I am defacto tech support for all the digital aspects of her business. Since it’s a franchise, nearly everything she needs is provided by the company. And, if I might add, it’s pretty good. She complains, but she has never used enterprise software before so her only frame of reference is her iPhone, on which everything kind of “just works”.

From time to time, she has small automation needs. For instance, she gets orders emailed to her every day. She then has to print those orders out. So she made a simple request to have orders just automatically print out whenever they come in.

I was halfway to building a Node application that auth’d to Gmail, parsed the body with an HTML parser and an npm package to send things to the printer before I realized that this is probably all solvable with low code tools.

So I built an Azure Logic App that does this in - no joke - two steps.

Building the Logic App

First I had some prep work to do.

I added a label to any incoming order email with an “Order” label. Gmail calls these “filters” by the way. The order format ALWAYS starts the same way and they always come from the same sender. Anybody could write this filter.

Note: the easiest way to do this whole thing would be to forward the email once it comes in via the same filter in Gmail - cause you can do that. Unfortunately, this doesn’t work. For some reason, the printer won’t accept forwarded emails. I lost about an hour to that weirdness.

I started with a blank Logic App and added the Gmail Trigger to start. It has the ability to check for new mail, and you can even specify a label to filter on.

The next step is to add an action that sends any emails it found in step one to the printer. I’ve got an HP Envy 5640 that supports HP ePrint - “a cloud-based service that lets you print from anywhere…”. Once you set it up, you get a super ugly email address that looks like kslf11skjflk83@hpeprint.com. But anything you send to that ugliness from a “trusted” sender will print. It works well.

I put the printer email in a Logic App parameter so it’s not part of the program itself. That’s the coder in me. I can’t help it.

This runs every 3 minutes and prints new orders when they come in.

And it is deceptively simple.

Consider what actually has to occur for this to work…
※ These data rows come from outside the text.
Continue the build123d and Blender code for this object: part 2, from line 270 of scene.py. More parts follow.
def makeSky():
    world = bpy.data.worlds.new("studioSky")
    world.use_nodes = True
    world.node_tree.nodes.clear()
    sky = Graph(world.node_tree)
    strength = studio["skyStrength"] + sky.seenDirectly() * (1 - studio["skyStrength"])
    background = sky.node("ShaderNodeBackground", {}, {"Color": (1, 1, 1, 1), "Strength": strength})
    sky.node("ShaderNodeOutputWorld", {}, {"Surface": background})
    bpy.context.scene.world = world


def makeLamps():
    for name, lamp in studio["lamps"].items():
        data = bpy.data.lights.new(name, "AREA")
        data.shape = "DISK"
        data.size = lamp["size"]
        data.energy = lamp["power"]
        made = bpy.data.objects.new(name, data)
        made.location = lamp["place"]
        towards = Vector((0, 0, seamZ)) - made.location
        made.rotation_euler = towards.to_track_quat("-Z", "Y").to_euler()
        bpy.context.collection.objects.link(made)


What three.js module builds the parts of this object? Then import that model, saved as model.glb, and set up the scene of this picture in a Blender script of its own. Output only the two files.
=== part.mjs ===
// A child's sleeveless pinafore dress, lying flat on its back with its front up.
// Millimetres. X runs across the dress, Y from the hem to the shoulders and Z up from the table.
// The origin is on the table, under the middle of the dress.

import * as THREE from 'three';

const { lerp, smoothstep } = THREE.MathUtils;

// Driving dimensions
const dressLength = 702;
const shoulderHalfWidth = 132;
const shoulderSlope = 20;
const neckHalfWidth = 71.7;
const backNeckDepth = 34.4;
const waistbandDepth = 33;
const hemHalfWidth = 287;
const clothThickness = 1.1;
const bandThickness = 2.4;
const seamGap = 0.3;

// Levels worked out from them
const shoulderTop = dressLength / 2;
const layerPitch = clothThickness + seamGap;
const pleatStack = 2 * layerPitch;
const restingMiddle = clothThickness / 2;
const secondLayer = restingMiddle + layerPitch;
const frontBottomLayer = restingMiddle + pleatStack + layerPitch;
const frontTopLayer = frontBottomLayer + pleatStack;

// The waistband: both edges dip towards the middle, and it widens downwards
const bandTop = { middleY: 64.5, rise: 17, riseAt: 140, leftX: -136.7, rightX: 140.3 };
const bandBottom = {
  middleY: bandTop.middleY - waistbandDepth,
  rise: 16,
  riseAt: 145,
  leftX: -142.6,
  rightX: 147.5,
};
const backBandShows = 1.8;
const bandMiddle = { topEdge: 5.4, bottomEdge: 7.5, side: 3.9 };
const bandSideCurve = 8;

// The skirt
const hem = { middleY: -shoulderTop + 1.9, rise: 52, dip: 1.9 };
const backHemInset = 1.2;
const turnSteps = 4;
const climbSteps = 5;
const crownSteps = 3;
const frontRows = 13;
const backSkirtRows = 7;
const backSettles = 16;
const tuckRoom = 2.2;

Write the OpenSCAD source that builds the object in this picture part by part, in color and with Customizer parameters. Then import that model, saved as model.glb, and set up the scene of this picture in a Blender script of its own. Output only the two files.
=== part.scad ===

  1. Authentication to Gmail on my behalf, implementing an OAuth flow and storing tokens for future requests.
  2. Querying for any “new” emails with a particular label
  3. Parsing the parts of the email and preserving the HTML of the body
  4. Sending an email on my behalf

10 years ago we would have coded this from scratch and it would have taken a week - at least. And I would consider this “advanced” coding given the auth flow requirements. And think of the bugs, testing and maintenance down the line.

Could anyone do this?

So back to the point - could anyone do this? It is pretty simple. Certainly a user with a moderate amount of technical knowledge could piece the Logic App together. But could they pull the whole thing off by themselves?

I’m not so sure. There are a lot of things that I just glossed over where you could get seriously hung up. Think of what you have to know to build this…

  • You have to know that you need to query a collection of items (emails) based on a condition (label)
  • You have to know that modern printers have this “email to printer” capability which requires you to know the printer’s IP address which means…
  • You have to know about IP addresses, that they are dynamic, that this will ultimately break your app which means…
  • That you need to change the printer IP to static which means…
  • You have to know how to log-in to your router and configure DHCP.

Coding is not just knowledge of a language. It is broad knowledge of platforms, and how systems communicate.

I’m optimistic, but skeptical. For now, I think that NoLow apps might work for certain types of applications - a la “forms over data” like Microsoft Access. But the real “arrived” value might, at least today, seems to be enabling current developers to be more productive. It remains to be seen if developers will adopt these tools in lieu of a lucrative career inventing wheels.